One fundamental and interesting concept that the authors could elaborate substantially more is how they think of the data manifold. They state that “natural images are not well described as a single point on a continuous manifold of fixed dimensionality,” but that is how I described the manifold above: an image was just a point \boldsymbol{x}\in\mathcal{M}. Instead they favor viewing images as a function over a manifold. A single location on the manifold is like a 1-sparse function over the manifold (with a fixed amplitude). They prefer instead to allow an h-sparse function, i.e. h points on the same manifold. I emailed the authors asking for clarification about this, and they graciously answered quickly. Bruno said “an image patch extracted from a natural scene could easily contain two or more edges moving through it in different directions… which you can think of that as two points moving in different trajectories along the same manifold. We would call that a 2-sparse function on the manifold. It is better described this way rather than collapsing the entire image patch into a single point on a bigger manifold, because when you do that the structure of the manifold is going to get very complicated.” This is an interesting perspective, even though it does not come through well in the current version. One crucial thing to highlight from this quote is that the h-sparse functions lie on a smaller manifold than the N-dimensional image space. What is this smaller manifold? Can it be embedded in the same pixel space? And how do the h points on the manifold interact in cases like occlusion or yoked parts?
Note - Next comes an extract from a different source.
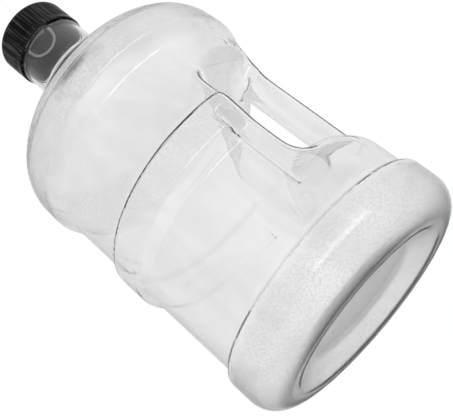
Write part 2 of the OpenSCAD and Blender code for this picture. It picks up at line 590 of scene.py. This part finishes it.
@dataclass(frozen=True)
class FloorPaper:
    """Pale studio paper: matt, and see-through from below."""

    name: str = "pale_paper_floor"
    colour: str = "F4F4F4"
    roughness: float = 0.9

    def material(self) -> bpy.types.Material:
        """Builds the finish.

        Returns:
            The material.
        """
        material, tree, output = new_material(self.name)
        paper = add_node(
            tree, "ShaderNodeBsdfPrincipled", {"Base Color": linear(self.colour), "Roughness": self.roughness}
        ).outputs[0]
        gone = add_node(tree, "ShaderNodeBsdfTransparent").outputs[0]
        below = add_node(tree, "ShaderNodeNewGeometry").outputs["Backfacing"]
        mixed = add_node(tree, "ShaderNodeMixShader", links={0: below, 1: paper, 2: gone}).outputs[0]
        tree.links.new(mixed, output.inputs["Surface"])
        return material


@dataclass
class BlownBody:
    """The jug's blown skin, with the soft edges that the mould leaves and a wall that follows them."""

    node: bpy.types.Object
    wall_mm: float = 1.6
    voxel_mm: float = 2.2
    mouth_rim_mm: float = 2.5
    probe_mm: float = 200.0
    join_mm: float = 0.001
    flat_mm: float = 0.01
    soften_passes: int = 7
    even_passes: int = 2
    even_reach_mm: float = 2.0
    sliver_mm: float = 0.4
    # The hand recess, whose edges are rounded
    recess_x_mm: float = 24.0
    recess_heights_mm: tuple[float, float] = (48.0, 172.0)
    blend_mm: float = 5.0
    # The side panels and what lies under the base aren't turned
    panel_x_mm: float = 11.0
    panel_heights_mm: tuple[float, float] = (50.0, 116.0)
    foot_top_mm: float = 3.0
    hollow_top_mm: float = 12.0
    hollow_r_mm: float = 62.0
    # Angles from the handle and radii of the lines that make the step beside each panel
    crease_heights_mm: tuple[float, float] = (54.0, 95.0)
    creases: tuple[tuple[float, float], ...] = ((80.75, 75.44), (80.1, 75.1), (79.5, 74.76))
    crease_reach_mm: float = 2.0
    # Heights of the loops that keep the bands' edges crisp
    ring_reach_mm: float = 1.0
    profile_blur_mm: float = 1.0
    low_edge_mm: tuple[float, ...] = (29.6, 30.8, 32.0, 33.2, 34.4, 35.6)
    high_edge_mm: tuple[float, ...] = (119.8, 121.0, 122.2, 123.4, 124.6)
    # How far the shoulder's line and the neck's bead stand off the skin at each height
    relief_mm: tuple[tuple[float, float], ...] = (
        (197.8, 0.0),
        (199.0, -0.2),
        (199.8, -0.2),
        (201.0, 0.0),
        (275.6, 0.0),
        (276.9, 0.8),
        (278.3, 0.8),
        (279.4, 0.0),
    )

    def build(self) -> None:
        """Makes and dresses the body, which rides on the jug and stands for the bottle."""
        skin = self._outer_skin()
        surface = BVHTree.FromBMesh(skin)
        mesh = self._even_cells(skin)
        self._soften(mesh, surface)
        self._cut_edges(mesh, surface)
        self._open_mouth(mesh)
        for face in mesh.faces:
            face.smooth = True
        body = add_object("blown_body", mesh)
        wall = body.modifiers.new("wall", "SOLIDIFY")
        wall.thickness = self.wall_mm * MM
        wall.offset = -1.0
        dress(body, BlownPolycarbonate().material())
        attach(body, "jug")
        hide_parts("bottle")

    def _outer_skin(self) -> bmesh.types.BMesh:
        """Takes the outer skin from a merged copy of the solid bottle and closes its mouth.

        Returns:
            The closed skin.
        """
        mesh = bmesh.new()
        mesh.from_mesh(self.node.data)
        bmesh.ops.remove_doubles(mesh, verts=mesh.verts, dist=self.join_mm * MM)
        top = max(v.co.z for v in mesh.verts)
        lip = [f for f in mesh.faces if min(v.co.z for v in f.verts) > top - self.flat_mm * MM]
        bmesh.ops.delete(mesh, geom=lip, context="FACES")
        start = max(mesh.verts, key=lambda v: v.co.xy.length)
        skin, front = {start}, [start]
        while front:
            beside = {e.other_vert(v) for v in front for e in v.link_edges} - skin
            skin |= beside
            front = list(beside)
        bmesh.ops.delete(mesh, geom=[v for v in mesh.verts if v not in skin], context="VERTS")
        bmesh.ops.edgenet_fill(mesh, edges=[e for e in mesh.edges if e.is_boundary])
        bmesh.ops.recalc_face_normals(mesh, faces=mesh.faces)
        return mesh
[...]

Yubei suggested this view could have a major benefit to hierarchical inference: “Just like we reuse the pixels for different objects, we can reuse the dictionary elements too. Sparsity models the discreteness of the signal, and manifolds model the continuity of the signal, so we propose that a natural way to combine them is to imagine a sparse function defined on a low dimensional manifold.

The geometry of the sensory space is quite interesting and important and merits deeper thinking. It would also be interesting to consider how the manifold structure of sensory inputs affects the manifold structure of beliefs (e.g. posterior probabilities) about those inputs. This seems like a job for Information Geometry [Amari and Nagaoka 2007].

References:

Amari SI, Nagaoka H. Methods of information geometry. American Mathematical Soc.; 2007.

Hyvärinen A, Hoyer PO, Inki M. Topographic independent component analysis. Neural computation. 2001 Jul 1;13(7):1527-58.

Roweis ST, Saul LK. Nonlinear dimensionality reduction by locally linear embedding. science. 2000 Dec 22;290(5500):2323-6.

Rozell CJ, Johnson DH, Baraniuk RG, Olshausen BA. Sparse coding via thresholding and local competition in neural circuits. Neural computation. 2008 Oct;20(10):2526-63.

Vladymyrov M, Carreira-Perpinán MA. Locally linear landmarks for large-scale manifold learning. InJoint European Conference on Machine Learning and Knowledge Discovery in Databases 2013 Sep 23 (pp. 256-271). Springer, Berlin, Heidelberg.

Wiskott L, Sejnowski TJ. Slow feature analysis: Unsupervised learning of invariances. Neural computation. 2002 Apr 1;14(4):715-70.